Nous entrons ici dans le second volet du récit et passons de l’année 2009 à l’année 1996, soit à l’époque où, diplômé depuis peu, le narrateur entame une carrière d’enseignant en droit. Tandis qu’il fréquente puis se rapproche de la belle Aura, une de ses anciennes élèves, Antonio, habile joueur de billard, passe ses temps libres dans une salle de jeu où il fait la connaissance de Ricardo Laverde. Quarantenaire dont l’apparence émaciée trahit les longues années passées en prison, Laverde se présente comme un homme énigmatique et réservé. Antonio sait encore peu de choses au sujet de son camarade de jeu lorsque celui-ci est abattu sous ses yeux. Lui-même touché par une balle dont il ignore l’origine et la raison d’être, Antonio devra composer avec une blessure, un traumatisme et une énigme qui porteront sérieusement atteinte à son équilibre et à sa vie privée. C’est en tentant de comprendre ce qu’il vit et reprendre le contrôle sur son existence que le jeune homme est amené à investiguer l’histoire et le passé de Ricardo Laverde.
Partant de Bogota, le troisième volet du récit nous emmène à La Dorada, soit à moins de 200km de la capitale dans une région agricole qui d’ailleurs est fort joliment décrite par l’auteur. C’est depuis ce lieu et par le biais de lettres et autres documents auxquels Antonio a accès que nous allons entrer dans la vie de Ricardo Laverde. Après un bref détour dans les années 1930, nous passons en 1969 au moment où, pilote d’avion en devenir Ricardo fait la connaissance d’Elaine Fritts. Séduisante étatsunienne séjournant en Colombie dans le cadre d’une mission des Corps de la Paix (Peace Corps), Elaine tombe peu à peu sous le charme d’un Ricardo qui n’a d’yeux que pour elle. Au fil des mois et des années qui vont suivre, nous découvrons l’histoire de ce jeune couple qui sera brusquement interrompue par l’arrestation de Ricardo en 1976.
Revenant ensuite aux années 1990, nous retrouvons Antonio qui à la lumière des documents dont il vient de prendre connaissance ainsi que suite à quelques échanges avec une jeune femme appelée Maya, finira par trouver/donner un sens à l’expérience qu’il a vécue.

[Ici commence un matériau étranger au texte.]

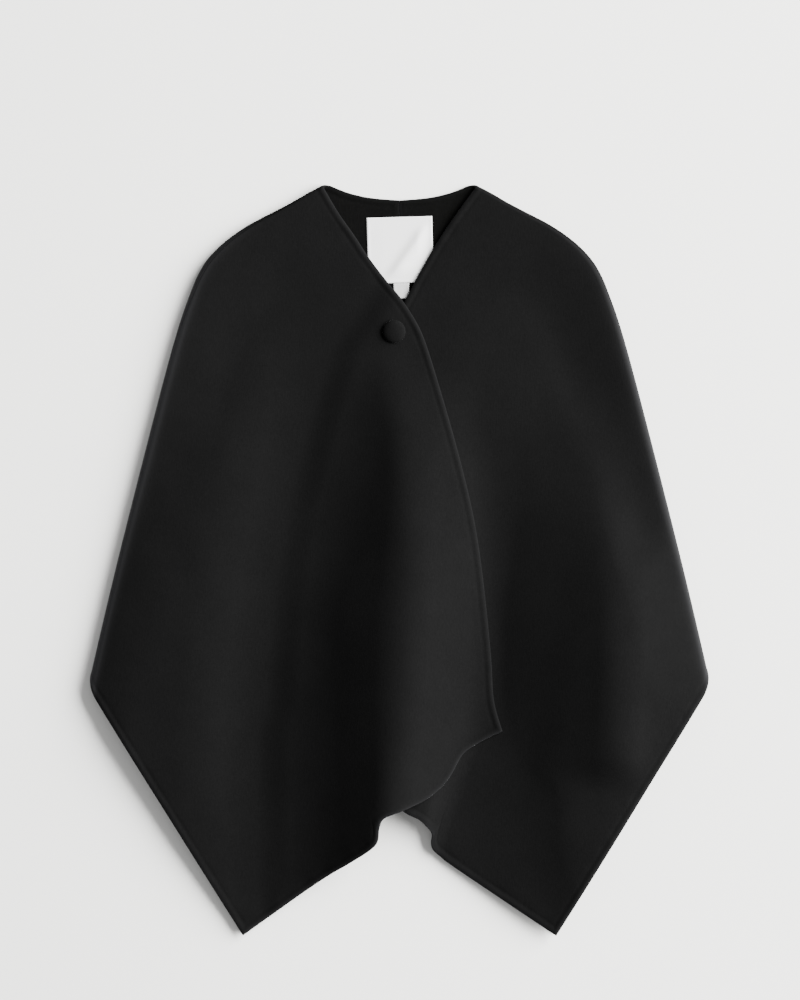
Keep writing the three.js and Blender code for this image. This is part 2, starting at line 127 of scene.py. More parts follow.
room = bpy.data.worlds.new("room")
room.use_nodes = True
room.node_tree.nodes["Background"].inputs["Color"].default_value = linear("#fdfdff")
room.node_tree.nodes["Background"].inputs["Strength"].default_value = ROOM_LIGHT
bpy.context.scene.world = room

# The back: two halves of double-faced wool, two webs woven together and felted, brushed to a short nap.
# They meet in the centre-back seam, and each turns up at the side to meet a front in the shoulder and
# side seam. Their raw edges are turned in between the two webs, so there is no lining or facing.
WALL = 3
SEAM_GAP = 0.04
HEM_CORNER = (187.5, -450)
SIDE_LINE = [
    (91, 450), (111, 439.5), (128, 429.5), (146, 420), (182, 401), (209, 382), (229, 362), (241, 343),
    (250, 322), (264, 282), (281, 222), (312, 102), (342, -18), (366, -120), (371.5, -146), (372.5, -168)]
BACK_NECK = [(81, 447), (63, 440), (45, 435.5), (27, 433), (0, 431.5)]
BACK_HEM_TOP = -290
ROLLS = [
    {"along": 0, "right_radius": 5, "left_radius": 5, "right_seam": 30, "left_seam": 30},
    {"along": 0.1, "right_radius": 5.5, "left_radius": 5.5, "right_seam": 60, "left_seam": 40},
    {"along": 0.22, "right_radius": 7, "left_radius": 7, "right_seam": 75, "left_seam": 45},
    {"along": 0.32, "right_radius": 7.5, "left_radius": 8, "right_seam": 60, "left_seam": 35},
    {"along": 0.45, "right_radius": 8, "left_radius": 9, "right_seam": 20, "left_seam": 10},
    {"along": 0.7, "right_radius": 8.5, "left_radius": 11, "right_seam": 0, "left_seam": 0},
    {"along": 1, "right_radius": 9, "left_radius": 11, "right_seam": 0, "left_seam": 0},
]
NECK_LEAN = {"front": 0.19, "back": -0.9}
HEM_SWEEP = 1.7

# Distances from a turned edge at which its roundness, its ridge and its stitched groove are drawn
EDGE_STEPS = [0, 0.15, 0.5, 1, 1.7, 2.5, 3.4, 4.4, 5.5, 6.7, 7.8, 8.8, 9.8, 10.8, 12, 14, 17]
SEAM_STEPS = [0, 0.2, 0.6, 1.1, 1.8, 2.8, 4]
ROLL_END_STEPS = [0, 4]
LEAST_REACH = 170
USUAL_SPAN = 500
FAR = 1000
ROLL_CELLS = 8
SEAM_SHARE = 0.6


def smooth(t):
    """Eased step from 0 to 1."""
    t = np.clip(t, 0, 1)
    return t * t * (3 - 2 * t)


def column(rows, key, place, name):
    """Reads a named column of a table of rows between its rows, eased from row to row."""
    order = sorted(rows, key=lambda row: row[key])
    keys = np.array([row[key] for row in order], float)
    values = np.array([row[name] for row in order], float)
    slopes = np.empty_like(values)
    slopes[1:-1] = (values[2:] - values[:-2]) / (keys[2:] - keys[:-2])
    slopes[0] = (values[1] - values[0]) / (keys[1] - keys[0])
    slopes[-1] = (values[-1] - values[-2]) / (keys[-1] - keys[-2])
    place = np.clip(place, keys[0], keys[-1])
    i = np.clip(np.searchsorted(keys, place) - 1, 0, len(keys) - 2)
    span = keys[i + 1] - keys[i]
    t = (place - keys[i]) / span
    start = (2 * t**3 - 3 * t**2 + 1) * values[i] + (t**3 - 2 * t**2 + t) * slopes[i] * span
    return start + (3 * t**2 - 2 * t**3) * values[i + 1] + (t**3 - t**2) * slopes[i + 1] * span


class DrawnLine:
    """A smooth line through a few points, read by the share of its length."""

    def __init__(self, points, side):
        p = np.array(points, float) * [side, 1]
        q = np.vstack([p[0], p, p[-1]])
        t = np.linspace(0, len(p) - 1, 80 * (len(p) - 1) + 1)
        i = np.minimum(t.astype(int), len(p) - 2)
        w = (t - i)[:, None]
        a, b, c, d = q[i], q[i + 1], q[i + 2], q[i + 3]
        start, end = (c - a) / 2, (d - b) / 2
        bend = (2 * b - 2 * c + start + end) * w**3 + (3 * c - 3 * b - 2 * start - end) * w**2
        self.points = bend + start * w + b
        steps = np.hypot(*np.diff(self.points, axis=0).T)
        self.lengths = np.concatenate([[0], np.cumsum(steps)])
        self.length = self.lengths[-1]

    def at(self, share):
        place = np.asarray(share) * self.length
        return np.stack([np.interp(place, self.lengths, self.points[:, k]) for k in (0, 1)], axis=-1)

    def heading(self, share):
        step = 0.0005
        ahead = self.at(np.clip(share + step, 0, 1)) - self.at(np.clip(share - step, 0, 1))
        return ahead / np.linalg.norm(ahead, axis=-1, keepdims=True)


def roll_radius(side, u):
    return column(ROLLS, "along", u, "right_radius" if side < 0 else "left_radius")


def roll_seam(side, u):
    return np.radians(column(ROLLS, "along", u, "right_seam" if side < 0 else "left_seam"))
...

A travers l’histoire et l’évolution de ces personnages, nous est dévoilée celle de ces paysans Colombiens qui, pour survivre, se sont laissé convaincre, aux alentours des années 1960, de s’investir à la culture du cannabis et/ou de la coca. Plus discrètement évoquée, la montée en puissance des Cartels dans le sillage desquels évolue l’état de violence qui marqué toute une génération de colombiens. Complétant ce portrait, le récit fait également allusion au rôle joué dans ces circonstances par les Etats-Unis et/ou certains de ses ressortissants.
Comportant trois volets principaux, évoluant sur trois époques différentes et adoptant deux modes narratifs (‘je’ et ‘il’) ainsi qu’au moins trois perspectives (Antonio, Ricardo, Elaine), ‘The Sound of Things Falling’ se présente sous une forme moyennement complexe.
Assez bien conçue et bien ficelée, l’histoire est par ailleurs habilement contée dans un premier et un second temps par un Antonio Yammara dont la voix et le point de vue personnel contribuent substantiellement à la crédibilité et au réalisme du récit. Inversement, le troisième volet, quoique captivant, m’a semblé plus faible, non seulement en raison d’un sentiment persistant de ‘déjà lu’, mais également par un manque de cohérence entre le contexte et le contenu. En effet, cette partie du récit étant construite sur la base de documents papiers lus par Antonio (adoptant par ailleurs la perspective de Ricardo puis celle d’Elaine), déborde largement, en termes de précisions et de détails, les limites propres aux sources d’où elle est tirée.
Quant aux personnages, exception faite d’Aura, une personnalité qui, parallèlement à la relation qu’elle vit avec Antonio, m’a semblé peu consistante, exception faite donc de ce personnage (et de cette relation), la plupart des protagonistes sont plutôt solidement campés, mais quelques ressemblances notables (psychologiques ou gestuelles) entre Ricardo et Antonio, puis entre Elaine et Maya, trahissent malgré tout une légère faiblesse à ce niveau.
Cela étant, tracé avec réalisme, ce portrait de société auquel se greffent quelques éléments typiques du roman noir, narré avec assurance et à un rythme n’en cédant pas à l’ennui, de même que servi par une prose efficace (quoique, notons-le, dénuée de toute complexité linguistique ou stylistique, dénuée également (du moins dans sa traduction anglaise) de toute spécificité culturelle), ‘The Sound of Things Falling’ réunit bien tous les ingrédients propres à séduire la moyenne des lecteurs.
Un roman qui se laisse fort agréablement lire donc, mais s’il ouvre des pistes de réflexion sur un thème qui, à l’heure où j’écris ces lignes, touche un nombre croissant d’individus, l’étroitesse du champ couvert ainsi que la simplicité presque naïve des conclusions proposées risquent de laisser quelques lecteurs sur leur faim.
Notes
- Titre original: El ruido de las cosas al caer. Titre français: Le bruit des choses qui tombent.
- Lauréat du prix Afaguara (Madrid) 2011, du Premio Gregor Von Rezzori (Italie) 2013, ainsi que de l’International Impact Dublin 2014.
- Voir entre autres ‘Hippopotames de Pablo Escobar’ in Wikipedia.